While I won't go into much detail about the episode, I do want to address the episode's ending, clearly intended to shock the audience with its reveal about who is funding the Z.F.T.... had it actually been at least somewhat of a surprise. (Guess what: it wasn't.)

First off, I want to say that I thought that "Midnight" was an edge-of-your seat thrill ride. I loved the opening, in which we were given a bait-and-switch worthy of the opening scene of the pilot to Buffy the Vampire Slayer, in which a female victim turns the tables on her would-be attacker by chomping on him with some massive teeth.

It was a nice surprise that was clearly at odds with the less-than-shocking reveal at the episode's end, which stated that Massive Dynamic's William Bell was responsible for funding the bioterrorist organization Z.F.T. Now I don't know about you but I believed that this was fairly a given.
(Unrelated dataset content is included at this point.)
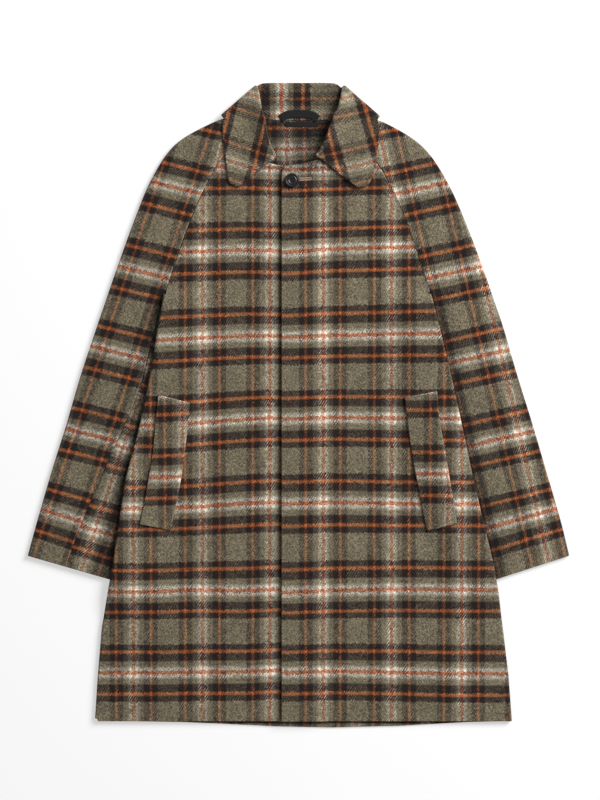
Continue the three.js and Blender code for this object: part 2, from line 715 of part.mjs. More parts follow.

After all, Massive Dynamic has proved themselves to be involved, at least tangentially, with many of the cases investigated by the Fringe Division and while Bell's right-hand Nina Sharp has proved herself willing to assist in several of the FBI's investigations, they haven't exactly been forthcoming with intelligence on any of The Pattern's major players.

We know that Bell shared a lab with Walter Bishop and that the Z.F.T. manifesto was typed on an ancient typewriter still in Walter's possession. Walter and Bell discussed many things during their time together and one or both of them wrote the manifesto itself. Adding to this that Massive Dynamic is one of the world's biggest companies and a major player on the scientific fringe and it seems a foregone conclusion since the pilot that Massive was involved with The Pattern, if not directly behind it.

For a second, I thought that Nicholas Boone (Jefferson Mays) had given Olivia the name of someone we knew who was involved with ZFT: say, Charlie, Astrid, or even Broyles himself. Something that would resonate and actually be shocking or have long-term consequences for the series. But to make the big reveal be about the oft-mentioned-but-never-seen William Bell seemed like a bit of a cop out given that I've always assumed he was the bankroller for Z.F.T. in the first place. (I hate feeling like I am one or ten steps ahead of a series' characters.)

Am I alone in feeling really quite underwhelmed about this "big" reveal? Did you also assume that Bell was involved with Z.F.T. and then think that Olivia and Broyles were absolutely naive for not thinking he was involved in the first place?

Meanwhile, here's your first look at Star Trek's Leonard Nimoy as the elusive William Bell, the founder of Massive Dynamic, in the May 12th season finale of Fringe, entitled "There's More Than One of Everything":


Next week on Fringe ("The Road Not Taken"), Olivia experiences “awake dreams,” seeing elaborate visions of things not really there and explores her unexplained visions further; the team investigates the case of a woman who seemingly spontaneously combusted; Walter discusses key information about the Z.F.T. manifesto; Peter reveals a secret that yields unexpected results in the case.